Le critiche per “l’aiuto” a Biden
L’unico argomento caro all’ex presidente è la fedeltà personale, non l’ideologia. E su questo ha fondato una campagna elettorale dove il biglietto d’ingresso per il suo sospirato endorsement è l’endorsement della teoria falsa delle “elezioni rubate” nel 2020. Teoria che ha allontanato molti elettori dalle posizioni repubblicane, per farli andare verso l’astensione. A urne chiuse il responso è chiaro: i candidati sostenuti da Trump negli Stati in bilico hanno perso. Lui però ribatte che alcuni di questi, come J.D. Vance in Ohio, Ted Budd in Nord Carolina e Ron Johnson in Wisconsin hanno vinto. Il problema, per il circolo dell’ex presidente, è la troppa morbidezza di Mitch McConnell, “colpevole” di aver collaborato con il presidente Biden nell’approvazione di leggi sul rinnovo della rete infrastrutturale sulla realizzazione di semiconduttori nel territorio americano e sul controllo delle armi.
Lo scontro interno al Gop
Troppo aiuto dato a “Sleepy Joe”, prova quindi che il “vecchio corvo” McConnell è ormai un fiancheggiatore dei dem, secondo Trump e il suo circolo. Serve un vero conservatore, anche per questo Rick Scott ha annunciato che sfiderà Mitch McConnell per la leadership repubblicana al Senato, guadagnandosi il sostegno di alcuni colleghi come Marco Rubio, come lui proveniente dalla Florida, insieme a Josh Hawley del Missouri, probabilmente il più estremista dell’intera assemblea e dei senatori Ted Cruz del Texas e Mike Braun dell’Indiana. Se McConnell dice seccamente “Tanto ho ugualmente i voti per essere eletto”, il suo stratega Josh Holmes ha affermato su Twitter che “se il Gop ama perdere, Rick Scott sarà un perfetto leader”.

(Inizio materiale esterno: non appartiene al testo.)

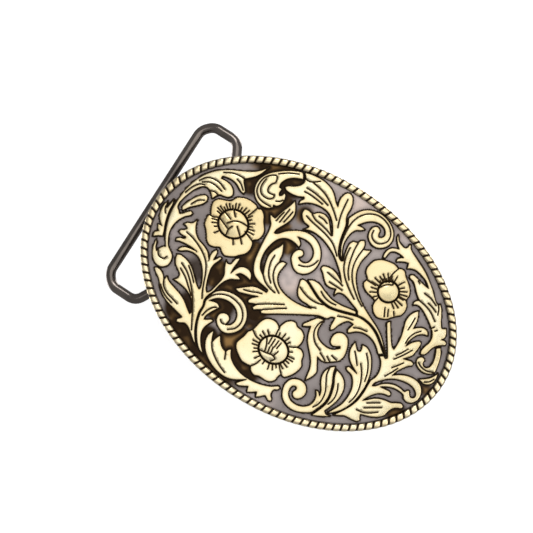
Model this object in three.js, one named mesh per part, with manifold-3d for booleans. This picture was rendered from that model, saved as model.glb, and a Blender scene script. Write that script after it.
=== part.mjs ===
// Oval dress belt buckle: a bowed plate with a rope border, scroll and flower overlays,
// a wire loop hinged in a barrel on the back, and a hook at the other end.
// Units are millimetres. X runs along the oval, Z up it, and the front faces -Y.
import * as THREE from 'three';
import { mergeVertices } from 'three/addons/utils/BufferGeometryUtils.js';
import Module from 'manifold-3d';

// Plate
const PLATE_LENGTH = 87.2;
const PLATE_HEIGHT = 61.6;
const PLATE_THICKNESS = 2.0;
const RIM_THICKNESS = 1.2;
const BOW_RADIUS = 220;
const BOW_FLAT_WIDTH = 10;
const BOW_STRIP = 6;
const OVAL_SIDES = 96;

// Rope border
const ROPE_DIAMETER = 1.9;
const ROPE_PITCH = 2.04;
const ROPE_WAIST = 0.72;
const ROPE_SIDES = 6;
const ROPE_SEAT_WIDTH = 2.3;
const ROPE_OVERHANG = 0.1;

// Overlays, drawn for a plate of this size and stretched to the real one
const DRAWN_LENGTH = 87.2;
const DRAWN_HEIGHT = 61.6;
const OVERLAY_THICKNESS = 0.8;
const BOSS_RISE = 0.15;
const SOLDER_GAP = 0.3;
const LONG_CHORD = 1.5;
const SHARP_TURN = 0.16;

// Wire loop and its hinge barrel
const WIRE_DIAMETER = 2.6;
const WIRE_SIDES = 8;
const WIRE_STEPS = 56;
const STRAP_WIDTH = 38;
const STRAP_CLEARANCE = 3.9;
const LOOP_REACH = 17.3;
const LOOP_BEND_REACH = 7.3;
const LOOP_CORNER = 2.6;
const LOOP_TILT = THREE.MathUtils.degToRad(17);
const HINGE_X = -27;
const HINGE_BORE_CLEARANCE = 0.3;
const BARREL_WALL = 0.9;
const BARREL_LENGTH = 19;
const BARREL_FOOT_WIDTH = 7.4;
const BARREL_FOOT_THICKNESS = 0.8;
const BARREL_SIDES = 20;
const PIN_DEPTH = 6;
const PIN_SHOULDER = 1.6;

// Hook
const HOOK_X = 26;
const HOOK_FOOT_DIAMETER = 7;
const HOOK_FOOT_THICKNESS = 1;
const HOOK_POST_DIAMETER = 4;
const HOOK_HEAD_DIAMETER = 5.4;
const HOOK_HEIGHT = 8;
const HOOK_LEAN = THREE.MathUtils.degToRad(14);
const HOOK_SIDES = 20;

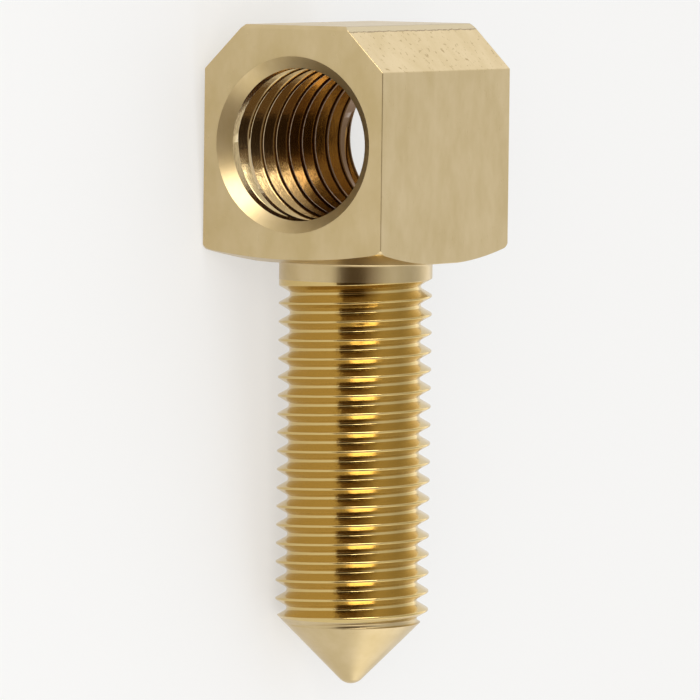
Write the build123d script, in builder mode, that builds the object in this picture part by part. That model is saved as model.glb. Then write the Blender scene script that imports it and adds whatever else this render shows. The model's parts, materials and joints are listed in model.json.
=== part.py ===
# One-piece brass nut: a block head tapped across for one screw, on a threaded and pointed shank.
# The body is drawn with its shank hanging down from the head, then laid down as it comes to rest.
# Sizes are in millimetres.
import os
from math import asin, atan2, cos, degrees, hypot, radians, sin, tan

from build123d import *

# Head: a block with the cross hole through its length
head_width = 16.0  # across the cross hole
head_length = 20.0  # along the cross hole
head_height = 18.5
head_chamfer = 3.5  # on the two top edges beside the cross hole
head_edge_break = 0.08

# Underside of the head, turned about the shank: a flat seat inside a shallow dome
seat_diameter = 16.6  # bears on what the shank screws into
dome_radius = 48.0  # of a sphere centred on the shank's axis
corner_turn_diameter = 25.7
corner_round_radius = 0.8
turning_clearance = 1.0  # how far the cut profile reaches past the corners

# Cross hole, M14 x 2: the wall is the crest of its thread
hole_diameter = 11.85
hole_height = 9.25  # its axis, above the underside of the head
countersink_diameter = 13.7
countersink_angle = 90.0

# Shank, M12: the wall is the crest of its thread
shank_diameter = 12.0
shank_length = 27.7  # from the head to the start of the point
neck_fillet_radius = 0.2
point_angle = 90.0
point_tip_radius = 1.2

shank_radius = shank_diameter / 2
point_half_angle = radians(point_angle / 2)

with BuildPart() as nut_body:
    # The block, seen along the cross hole
    with BuildSketch(Plane.XZ):
        Rectangle(head_width, head_height, align=(Align.CENTER, Align.MIN))
        chamfer(vertices().group_by(Axis.Y)[-1], length=head_chamfer)
    extrude(amount=head_length / 2, both=True)
    turned_edges = edges().group_by(Axis.Z)[0]
    chamfer(edges() - turned_edges, length=head_edge_break)

    # The underside is faced flat round the shank and domed away from it towards the corners
    seat_radius = seat_diameter / 2
    corner_turn_radius = corner_turn_diameter / 2
    head_corner_radius = hypot(head_width, head_length) / 2
    clear_radius = max(head_corner_radius, corner_turn_radius) + turning_clearance
    dome_centre_height = (dome_radius**2 - seat_radius**2) ** 0.5
    dome_start = degrees(asin(seat_radius / dome_radius))
    dome_end = degrees(asin(corner_turn_radius / dome_radius))
    with BuildSketch(Plane.XZ) as turned_away:
        with BuildLine():
            dome = CenterArc((0, dome_centre_height), dome_radius, dome_start - 90, dome_end - dome_start)
            Polyline(
                dome @ 1,
                (corner_turn_radius, head_height),
                (clear_radius, head_height),
                (clear_radius, 0),
                dome @ 0,
            )
        make_face()
        fillet(turned_away.vertices().sort_by_distance(dome @ 1)[0], corner_round_radius)
    revolve(axis=Axis.Z, mode=Mode.SUBTRACT)

    # Cross hole with a countersink at each mouth
    front_mouth = Plane((0, -head_length / 2, hole_height), x_dir=(1, 0, 0), z_dir=(0, -1, 0))
    rear_mouth = Plane((0, head_length / 2, hole_height), x_dir=(1, 0, 0), z_dir=(0, 1, 0))
    with Locations(front_mouth, rear_mouth):
        CounterSinkHole(hole_diameter / 2, countersink_diameter / 2, counter_sink_angle=countersink_angle)

    # Shank and its rounded point
    cone_tip_drop = shank_radius / tan(point_half_angle)
    tip_centre = -shank_length - cone_tip_drop + point_tip_radius / sin(point_half_angle)
    tip_touch = (point_tip_radius * cos(point_half_angle), tip_centre - point_tip_radius * sin(point_half_angle))
    tip_end = (0, tip_centre - point_tip_radius)
    with BuildSketch(Plane.XZ):
        with BuildLine():
            Polyline((0, 0), (shank_radius, 0), (shank_radius, -shank_length), tip_touch)
            RadiusArc(tip_touch, tip_end, point_tip_radius)
            Line(tip_end, (0, 0))
        make_face()
    revolve(axis=Axis.Z)
    neck = edges().filter_by(GeomType.CIRCLE).sort_by_distance((0, 0, 0))[0]
    fillet(neck, neck_fillet_radius)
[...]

Del resto uno dei problemi della campagna elettorale è stata la scadente distribuzione dei fondi, gettati anche in campagne ai limiti dell’impossibile, come quella contro la senatrice Patty Murray dello stato di Washington, rieletta con quindici punti di distacco rispetto all’avversaria repubblicana Tiffany Smiley. Non importa: Trump vuole la testa di McConnell e il suo circolo è deliziato dalla prospettiva, che con ogni probabilità però non si concretizzerà. Questa guerra dell’ex presidente a colui che ha realizzato il capolavoro di far nominare tre giudici conservatori alla Corte Suprema nel giro di soli quattro anni per limitare eventuali eccessi legislativi e regolatori dei democratici mostra che ormai l’accusa fatta dai primissimi oppositori di Trump come Mitt Romney è corretta: Trump non è a capo di un movimento conservatore, ma di una setta scarsamente ideologica, formata da personaggi opportunisti in cerca di notorietà e che ormai sono poco graditi anche all’elettorato conservatore, che preferisce volti nuovi come il governatore della Florida Ron DeSantis. Tenendo presente però che DeSantis, fino a non molto tempo fa, vantava le sue credenziali trumpiste in ogni circostanza possibile. Forse adesso dovrà essere Trump a mostrare fedeltà al nuovo leader, anche se è difficile solo immaginarlo.